Tadevosyan mentioned the very popular, high quality, and in-demand cognac industry in Armenia in relation to this. Raising the question, what is the difference between the popularity of the cognac and brandy industry in Armenia in comparison to the lack of development in the agricultural sector, Tadevosyan discussed the heavy investments during the Soviet Union in the cognac industry, which lead to more specialists and experts adding to the value and quality of the cognac being produced.
Hence, the agricultural sector in Armenia also can be as developed as the cognac industry is, especially considering how popular vegetable and fruit conservation is in Armenia. All it takes is involvement and dedication.
Naturally, I had one final question to ask: What advice would you give to people interested in getting involved in the agricultural sector in Armenia?

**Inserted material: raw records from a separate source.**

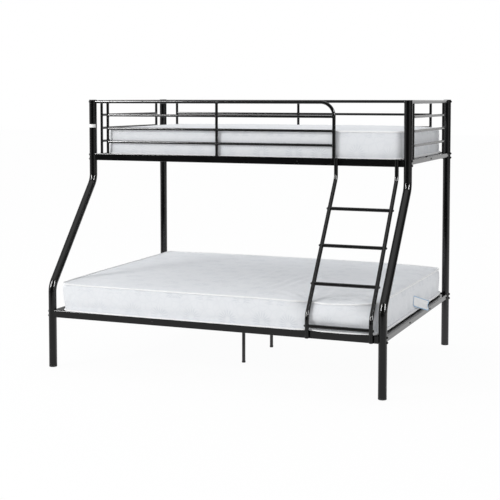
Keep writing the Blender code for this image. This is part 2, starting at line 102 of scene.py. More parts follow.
def middle(node):
    """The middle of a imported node's box."""
    low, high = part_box(node)
    return (low + high) / 2


def low_of(node):
    """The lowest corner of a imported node's box."""
    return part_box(node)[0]


def high_of(node):
    """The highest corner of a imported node's box."""
    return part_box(node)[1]


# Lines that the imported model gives
half_length = middle("post_cap_front_right").x
rear_line = middle("post_cap_rear_left").y
upper_front_line = middle("post_cap_front_left").y
lower_front_line = middle("post_foot_front_left").y
post_radius = (high_of("post_cap_rear_left").y - low_of("post_cap_rear_left").y) / 2
post_top = high_of("post_rear_left").z
post_bottom = low_of("post_rear_left").z
overall_top = high_of("post_cap_rear_left").z
foot_height = low_of("post_rear_left").z
top_tube_height = middle("end_top_tube_left").z
guard_foot = low_of("guard_rear").z
grille_foot = low_of("end_grille_left").z
front_guard_leg = high_of("guard_front").x - top_tube_radius
stile_radius = (high_of("ladder_stile_left").x - low_of("ladder_stile_left").x) / 2
stile_top = high_of("ladder_stile_left").z
stile_bottom = low_of("ladder_stile_left").z
stile_lines = (middle("ladder_stile_left").x, middle("ladder_stile_right").x)
upper_stile_line = high_of("ladder_stile_left").y - stile_radius
lower_stile_line = low_of("ladder_stile_left").y + stile_radius
upper_middle_line = (upper_front_line + rear_line) / 2
thin_rail_heights = [top_tube_height - drop for drop in thin_rail_drops]

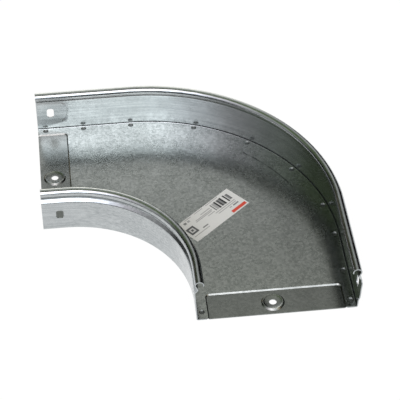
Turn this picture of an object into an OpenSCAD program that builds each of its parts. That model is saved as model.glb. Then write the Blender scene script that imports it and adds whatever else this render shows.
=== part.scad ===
/* [Tray] */
// Width across the outside of the two side walls, at the floor
tray_w = 150; // [110:5:220]
// Height from the underside to the top of the rolled edge
wall_h = 50; // [44:1:80]
// Thickness of the sheet
sheet_t = 1; // [0.7:0.1:1.2]
// Radius of the outside face of the inner side wall
inner_r = 113; // [90:1:160]
// Straight length of the inner side wall at each end
end_len = 22; // [21:1:50]
// Straight length of the outer side wall at each end
outer_len = 96; // [60:1:120]
// Outward lean of the side walls in degrees
wall_lean = 3.5; // [0:0.5:5]

/* [Side wall section] */
// Inside radius of the fold between wall and bottom flange
fold_r = 1; // [0.5:0.1:2]
// Width of bottom flange past the pressed joints
flange_lip = 1.5; // [1:0.1:3]
// Outside radius of the rolled edge
bead_r = 4.3; // [3.5:0.1:4.6]
// Distance from the outside face of the wall to the middle of the rolled edge
bead_in = 5.5; // [5.2:0.1:6.5]
// Angle below level at which the rolled edge stops
bead_stop = 25; // [0:5:60]
// Distance from the outside face of the wall to the bottom of the groove
groove_in = 3.1; // [2.5:0.1:3.5]
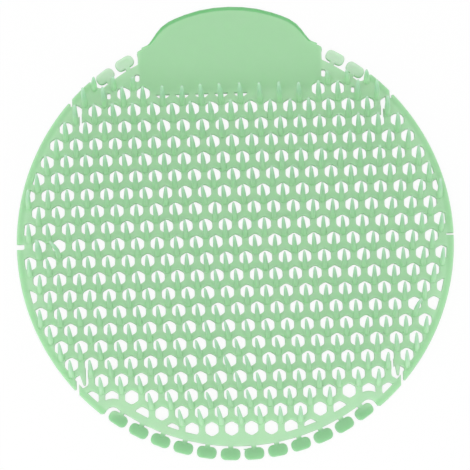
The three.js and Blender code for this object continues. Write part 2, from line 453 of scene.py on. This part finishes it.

“Make sure to speak with experts in this field before investing and develop a well-thought-out business plan to not allow for any reasons for blame later. Have a professional attitude towards it and be prepared for 5-6 years of heavy [but rewarding!] work, because this is not office work.” – Artyom Tadevosyan.
“You are your own worst enemy. Your success is only hindered by how far you want to reach. The same trials and tribulations encountered in the past, present, and future are the same ones that you would encounter anywhere, no matter the country. I suggest taking on a different approach to accomplish your goals when faced with a challenge.” – Taline Kevonian.
“I think there are many opportunities in this sector and it can be a very lucrative business; however, detailed and realistic research must be done before investing. Also, those who are new in this field, please keep in mind that this is a long term investment requiring patience since there might not be high profits the first year or two due to unpredictable situations.” – Harutyun Pakchanyan.
It’s important to keep in mind, the farms Kevonian, Tadevosyan, and Pakhchanyan work with are tended to by local villagers and planting, weeding, harvesting and processing is currently done with minimal to no technological equipment. Additionally, many farmers and companies have started to implement new technologies such as drip irrigation and fertigation which is a significant sign of progression and advancement in this sector.
All 3 of these Repat initiatives plan to continue on their agricultural paths in hopes of expanding the labor market on all stages while still being able to play a competitive role in the market. “We hope to see transformation from traditional to modern agriculture. We want to see more young and enthusiastic agricultural experts with relevant education, who would support farmers, develop new varieties and find cost effective and fruitful cultivation methods,” Pakhchanyan explains.
For a greener, fresher, healthier, more sustainable, more competitively driven, agriculturally plush, and prosperous Armenia.